Exercise objective>
Find all the lines with "that" and gather them.

%%

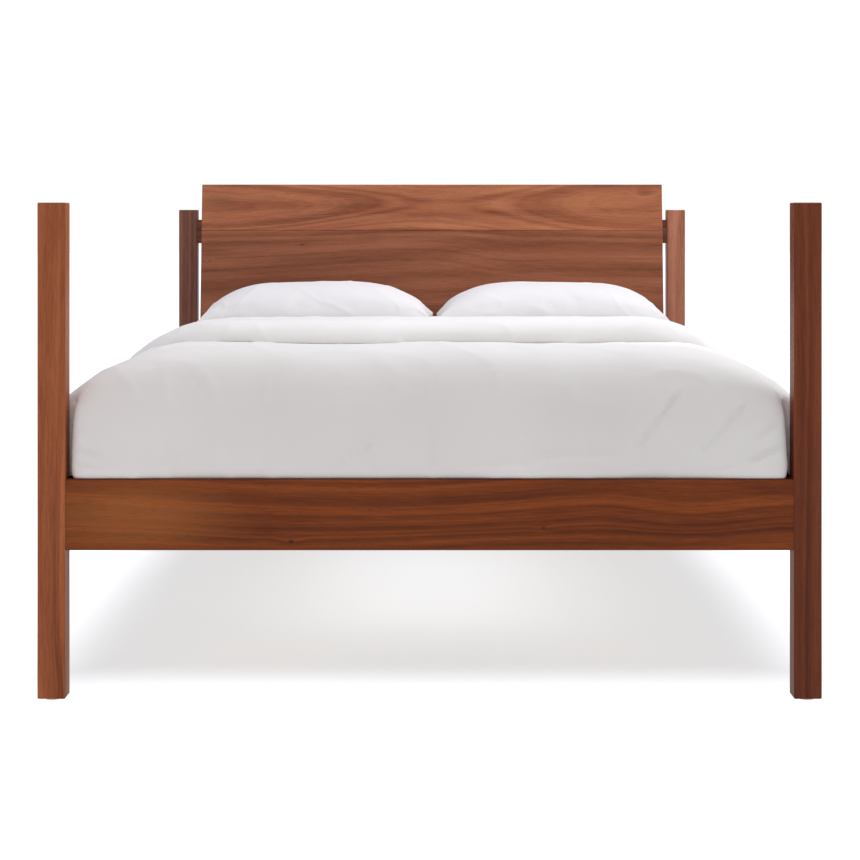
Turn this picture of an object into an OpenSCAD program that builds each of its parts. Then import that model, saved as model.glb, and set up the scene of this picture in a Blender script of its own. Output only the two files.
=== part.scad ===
// Four-post platform bed with a floating headboard that leans back, made up with
// its mattress, fitted sheet, duvet and two pillows.
// X runs across the bed, Y from the foot (-Y) to the head (+Y), Z up from the floor.
// The origin is on the floor under the middle of the bed. Millimetres.

/* [Mattress and its room] */
// Width of the mattress
mattress_w = 1520; // [900:10:2000]
// Length of the mattress
mattress_l = 2020; // [1650:10:2450]
// Thickness of the mattress
mattress_h = 280; // [180:5:340]
// Free gap between the mattress and each side rail
side_gap = 26; // [15:1:40]
// Free gap between the mattress and the foot rail, where the duvet is tucked
foot_gap = 18; // [15:1:30]
// Free gap between the mattress and the headboard, level with the mattress top
head_gap = 16; // [12:1:40]

/* [Posts] */
// Width of each post, across the bed
post_w = 60; // [52:1:90]
// Depth of each post, along the bed
post_d = 50; // [50:1:80]
// Height of the posts above the floor
post_h = 1070; // [890:5:1400]
// Width of the planed-off edge on every board and post
edge_ease = 2; // [1:0.5:4]

/* [Rails and crossbars] */
// Height of the underside of the rails above the floor
rail_z = 322; // [265:1:400]
// Height of the rails
rail_h = 152; // [125:1:190]
// Thickness of the rails and crossbars
rail_t = 28; // [24:1:34]
// How far the rails stand back from the faces of the posts
rail_inset = 3; // [1:1:6]
// Height of the two crossbars
crossbar_h = 78; // [60:1:100]
// How far the top of the upper crossbar is below the tops of the posts
crossbar_drop = 33; // [20:1:60]
// Height of the underside of the lower crossbar above the floor
lower_crossbar_z = 590; // [520:5:620]
// Length of the tenons
tenon_l = 40; // [30:1:42]
// Thickness of the tenons
tenon_t = 18; // [14:1:20]
// Shoulder above and below each tenon
tenon_shoulder = 10; // [6:1:14]
// Clearance round a tenon or a dowel
fit_gap = 0.25; // [0.1:0.05:0.5]

/* [Headboard] */
// Free gap between each side edge of the headboard and the post beside it
headboard_side_gap = 21; // [10:1:60]
// Thickness of the headboard boards
headboard_t = 24; // [20:1:30]
// How far the top edge of the headboard stands above the posts
headboard_rise = 84; // [40:1:140]
// Height of the bottom edge of the headboard above the floor
headboard_z = 600; // [520:5:620]
// Height of the upper board, measured along its face
upper_board_h = 153; // [120:1:185]
// Angle that the headboard leans back from upright
headboard_lean = 6.4; // [2:0.1:9]
// Depth of the battens behind the headboard, level with the middle of the upper crossbar
batten_depth = 26; // [24:1:40]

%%

Worked solution>
Turn this picture of an object into an OpenSCAD program that builds each of its parts. Then import that model, saved as model.glb, and set up the scene of this picture in a Blender script of its own. Output only the two files.
// Four-post platform bed with a floating headboard that leans back, made up with
// Angle that the headboard leans back from upright